Restrict the output to the lines below starting at the one that contains "Keep writing the" and ending at the one that contains "worn, sharp, hidden", and restate them word for word, both ends included.

- [Provided records]

# # #

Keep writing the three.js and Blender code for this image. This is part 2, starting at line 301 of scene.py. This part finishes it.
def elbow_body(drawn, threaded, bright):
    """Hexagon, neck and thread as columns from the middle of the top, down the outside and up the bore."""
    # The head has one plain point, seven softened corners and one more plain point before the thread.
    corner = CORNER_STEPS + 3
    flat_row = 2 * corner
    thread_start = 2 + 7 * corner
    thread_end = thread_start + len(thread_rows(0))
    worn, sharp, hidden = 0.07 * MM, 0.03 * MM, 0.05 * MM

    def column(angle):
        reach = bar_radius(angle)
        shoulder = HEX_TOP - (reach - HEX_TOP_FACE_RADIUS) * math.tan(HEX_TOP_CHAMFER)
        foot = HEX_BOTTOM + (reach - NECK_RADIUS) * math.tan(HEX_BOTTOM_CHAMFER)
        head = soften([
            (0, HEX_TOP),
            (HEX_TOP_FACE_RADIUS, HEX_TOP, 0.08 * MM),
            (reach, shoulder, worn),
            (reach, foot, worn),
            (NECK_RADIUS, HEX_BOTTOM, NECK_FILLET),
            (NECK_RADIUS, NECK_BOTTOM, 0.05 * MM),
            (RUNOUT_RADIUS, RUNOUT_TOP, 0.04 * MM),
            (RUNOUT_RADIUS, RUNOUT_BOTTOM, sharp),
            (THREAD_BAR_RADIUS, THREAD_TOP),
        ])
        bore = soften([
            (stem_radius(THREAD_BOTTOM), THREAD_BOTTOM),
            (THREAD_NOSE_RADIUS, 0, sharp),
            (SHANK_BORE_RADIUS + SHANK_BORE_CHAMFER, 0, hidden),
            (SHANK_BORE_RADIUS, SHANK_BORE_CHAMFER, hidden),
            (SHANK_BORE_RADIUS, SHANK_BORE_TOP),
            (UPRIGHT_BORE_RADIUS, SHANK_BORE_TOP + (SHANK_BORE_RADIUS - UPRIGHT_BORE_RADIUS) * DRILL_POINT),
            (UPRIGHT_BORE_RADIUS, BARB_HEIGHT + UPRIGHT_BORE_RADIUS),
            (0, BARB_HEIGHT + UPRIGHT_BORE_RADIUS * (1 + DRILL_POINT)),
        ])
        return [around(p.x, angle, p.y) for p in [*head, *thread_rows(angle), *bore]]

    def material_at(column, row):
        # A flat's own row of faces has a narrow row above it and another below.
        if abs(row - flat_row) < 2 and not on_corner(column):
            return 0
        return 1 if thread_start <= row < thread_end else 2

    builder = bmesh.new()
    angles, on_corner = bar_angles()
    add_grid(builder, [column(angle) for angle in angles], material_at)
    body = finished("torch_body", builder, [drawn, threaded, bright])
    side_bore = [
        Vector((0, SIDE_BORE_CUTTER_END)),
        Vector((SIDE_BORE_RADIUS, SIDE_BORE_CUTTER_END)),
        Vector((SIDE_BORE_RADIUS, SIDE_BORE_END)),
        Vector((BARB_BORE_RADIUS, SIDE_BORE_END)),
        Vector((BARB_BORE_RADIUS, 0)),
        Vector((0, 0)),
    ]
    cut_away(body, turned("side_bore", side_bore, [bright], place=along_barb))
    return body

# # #

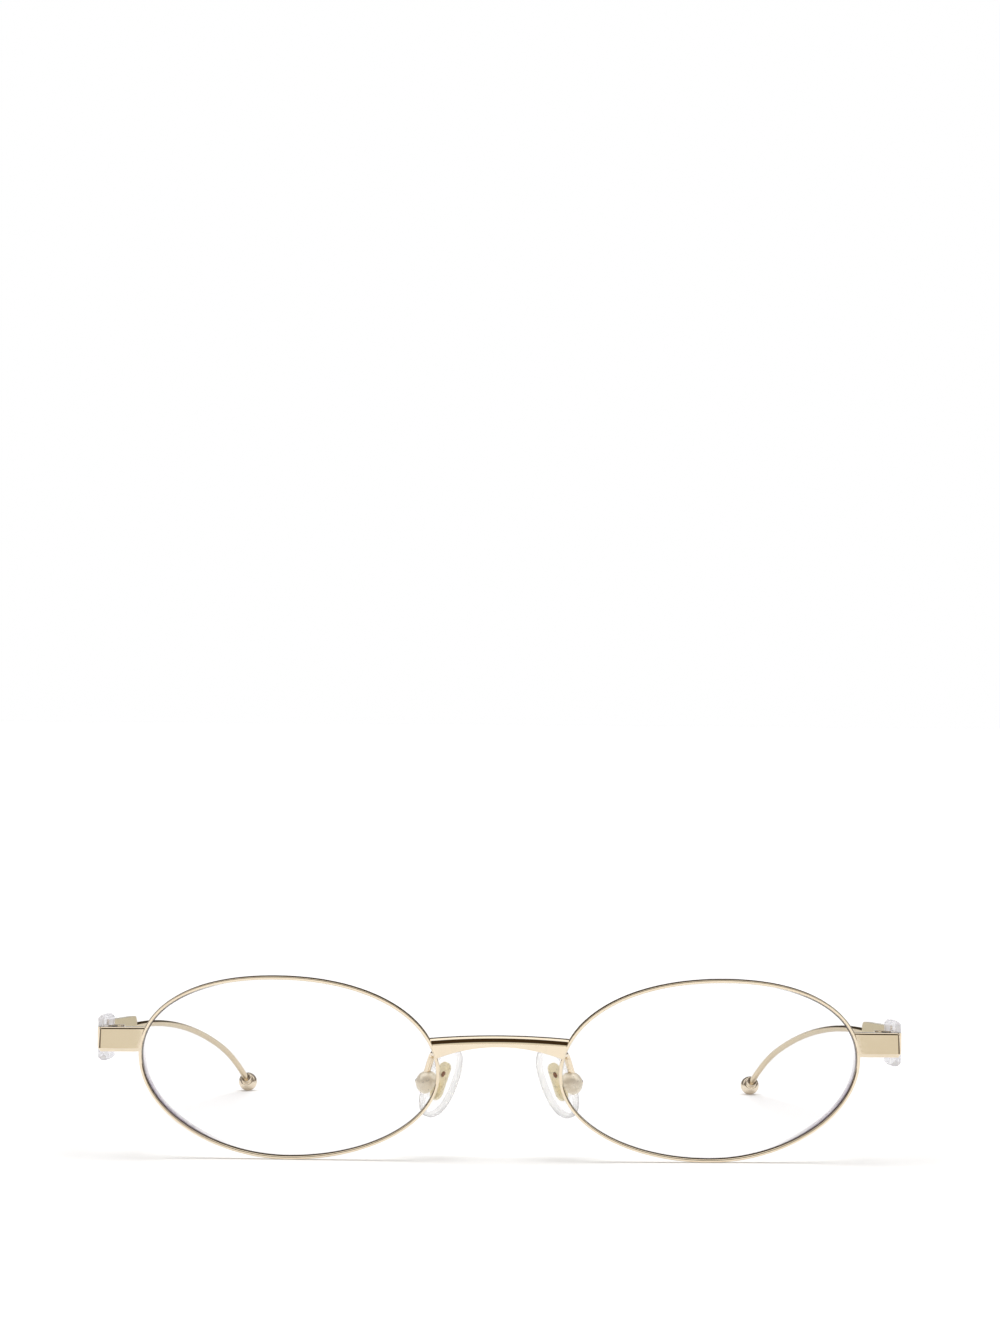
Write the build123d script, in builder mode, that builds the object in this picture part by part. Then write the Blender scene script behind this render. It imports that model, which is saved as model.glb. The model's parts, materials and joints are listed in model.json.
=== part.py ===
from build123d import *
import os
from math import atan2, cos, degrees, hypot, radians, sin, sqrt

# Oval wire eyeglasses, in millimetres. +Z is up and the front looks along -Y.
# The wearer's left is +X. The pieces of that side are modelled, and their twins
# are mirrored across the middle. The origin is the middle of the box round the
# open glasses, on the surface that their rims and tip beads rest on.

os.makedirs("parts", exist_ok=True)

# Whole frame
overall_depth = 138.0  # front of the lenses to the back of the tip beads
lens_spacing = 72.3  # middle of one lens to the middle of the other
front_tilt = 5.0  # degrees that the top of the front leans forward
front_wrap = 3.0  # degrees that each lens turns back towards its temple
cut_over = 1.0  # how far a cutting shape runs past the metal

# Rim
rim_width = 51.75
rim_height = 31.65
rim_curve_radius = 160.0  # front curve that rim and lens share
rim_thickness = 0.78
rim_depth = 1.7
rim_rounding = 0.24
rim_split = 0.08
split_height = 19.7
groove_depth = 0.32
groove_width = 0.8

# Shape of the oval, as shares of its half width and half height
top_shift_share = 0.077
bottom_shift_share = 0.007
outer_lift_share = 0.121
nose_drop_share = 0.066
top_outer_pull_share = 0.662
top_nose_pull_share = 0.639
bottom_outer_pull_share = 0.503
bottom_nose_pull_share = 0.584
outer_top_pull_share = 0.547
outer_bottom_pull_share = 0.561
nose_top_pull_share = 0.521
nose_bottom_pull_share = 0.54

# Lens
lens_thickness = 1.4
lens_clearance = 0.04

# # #

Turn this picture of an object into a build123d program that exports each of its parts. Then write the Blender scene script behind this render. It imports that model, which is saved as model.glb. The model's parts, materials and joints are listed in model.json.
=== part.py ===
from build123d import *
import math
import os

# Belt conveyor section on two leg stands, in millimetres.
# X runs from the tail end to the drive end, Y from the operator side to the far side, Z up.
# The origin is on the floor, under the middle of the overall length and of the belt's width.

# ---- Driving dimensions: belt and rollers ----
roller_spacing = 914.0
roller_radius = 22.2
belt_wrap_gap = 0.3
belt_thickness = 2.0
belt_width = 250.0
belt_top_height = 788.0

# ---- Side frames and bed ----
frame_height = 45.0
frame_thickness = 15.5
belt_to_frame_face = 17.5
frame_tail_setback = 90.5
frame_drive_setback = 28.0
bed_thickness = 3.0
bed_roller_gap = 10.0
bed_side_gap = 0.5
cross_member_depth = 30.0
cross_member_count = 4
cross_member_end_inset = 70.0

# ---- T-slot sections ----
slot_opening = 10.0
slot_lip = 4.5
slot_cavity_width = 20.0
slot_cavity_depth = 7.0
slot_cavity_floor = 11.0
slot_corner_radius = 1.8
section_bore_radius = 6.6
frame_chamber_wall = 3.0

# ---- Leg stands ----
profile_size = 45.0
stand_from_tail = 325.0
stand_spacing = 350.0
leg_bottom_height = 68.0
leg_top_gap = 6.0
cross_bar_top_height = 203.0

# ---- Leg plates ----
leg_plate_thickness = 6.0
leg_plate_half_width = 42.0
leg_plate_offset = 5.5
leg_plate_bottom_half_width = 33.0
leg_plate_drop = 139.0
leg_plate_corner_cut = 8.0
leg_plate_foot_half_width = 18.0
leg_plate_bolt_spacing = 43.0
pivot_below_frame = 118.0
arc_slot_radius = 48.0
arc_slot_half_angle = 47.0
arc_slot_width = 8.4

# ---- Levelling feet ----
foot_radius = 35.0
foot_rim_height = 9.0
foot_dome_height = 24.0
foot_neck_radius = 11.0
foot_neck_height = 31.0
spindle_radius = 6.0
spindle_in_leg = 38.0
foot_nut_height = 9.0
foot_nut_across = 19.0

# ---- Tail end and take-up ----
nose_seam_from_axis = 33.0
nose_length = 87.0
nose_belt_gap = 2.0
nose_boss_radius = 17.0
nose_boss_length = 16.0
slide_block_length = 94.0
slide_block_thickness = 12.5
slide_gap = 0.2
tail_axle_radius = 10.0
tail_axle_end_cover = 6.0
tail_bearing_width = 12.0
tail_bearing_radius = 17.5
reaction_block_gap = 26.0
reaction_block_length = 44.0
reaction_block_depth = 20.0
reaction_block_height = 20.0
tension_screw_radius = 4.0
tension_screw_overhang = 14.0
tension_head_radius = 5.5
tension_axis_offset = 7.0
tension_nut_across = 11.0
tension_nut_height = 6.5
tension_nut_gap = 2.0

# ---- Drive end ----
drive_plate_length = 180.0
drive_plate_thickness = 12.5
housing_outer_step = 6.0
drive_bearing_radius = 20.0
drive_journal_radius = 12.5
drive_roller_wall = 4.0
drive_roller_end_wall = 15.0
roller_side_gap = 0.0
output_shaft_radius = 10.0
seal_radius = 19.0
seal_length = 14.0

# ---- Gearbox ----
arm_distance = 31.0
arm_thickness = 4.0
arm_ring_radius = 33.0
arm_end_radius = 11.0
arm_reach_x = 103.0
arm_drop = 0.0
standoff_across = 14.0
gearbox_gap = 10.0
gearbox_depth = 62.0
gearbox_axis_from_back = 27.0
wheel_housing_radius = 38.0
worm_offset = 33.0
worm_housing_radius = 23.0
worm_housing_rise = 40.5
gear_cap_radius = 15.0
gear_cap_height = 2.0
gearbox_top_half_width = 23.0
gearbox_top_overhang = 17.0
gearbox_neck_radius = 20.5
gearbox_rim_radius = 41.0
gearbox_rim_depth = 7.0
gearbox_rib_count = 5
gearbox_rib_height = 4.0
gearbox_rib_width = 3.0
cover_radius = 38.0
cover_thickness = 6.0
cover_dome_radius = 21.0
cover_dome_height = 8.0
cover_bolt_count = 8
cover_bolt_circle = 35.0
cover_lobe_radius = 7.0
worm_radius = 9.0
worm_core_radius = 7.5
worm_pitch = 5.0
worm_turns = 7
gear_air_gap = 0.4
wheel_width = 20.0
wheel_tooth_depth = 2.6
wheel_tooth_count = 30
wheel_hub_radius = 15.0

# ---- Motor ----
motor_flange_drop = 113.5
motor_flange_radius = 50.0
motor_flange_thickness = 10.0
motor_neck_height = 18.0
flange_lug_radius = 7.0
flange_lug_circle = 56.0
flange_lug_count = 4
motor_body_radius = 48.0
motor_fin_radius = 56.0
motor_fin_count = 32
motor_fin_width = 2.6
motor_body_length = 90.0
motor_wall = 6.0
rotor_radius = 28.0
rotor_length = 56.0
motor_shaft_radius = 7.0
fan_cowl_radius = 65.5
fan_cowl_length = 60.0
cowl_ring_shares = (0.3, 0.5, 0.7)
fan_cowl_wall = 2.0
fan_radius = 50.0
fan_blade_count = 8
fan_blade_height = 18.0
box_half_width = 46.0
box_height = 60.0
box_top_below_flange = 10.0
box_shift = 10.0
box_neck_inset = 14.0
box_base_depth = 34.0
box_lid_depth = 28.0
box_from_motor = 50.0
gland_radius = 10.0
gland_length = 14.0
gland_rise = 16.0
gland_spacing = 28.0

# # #

- [Right answer]
Keep writing the three.js and Blender code for this image. This is part 2, starting at line 301 of scene.py. This part finishes it.
def elbow_body(drawn, threaded, bright):
    """Hexagon, neck and thread as columns from the middle of the top, down the outside and up the bore."""
    # The head has one plain point, seven softened corners and one more plain point before the thread.
    corner = CORNER_STEPS + 3
    flat_row = 2 * corner
    thread_start = 2 + 7 * corner
    thread_end = thread_start + len(thread_rows(0))
    worn, sharp, hidden = 0.07 * MM, 0.03 * MM, 0.05 * MM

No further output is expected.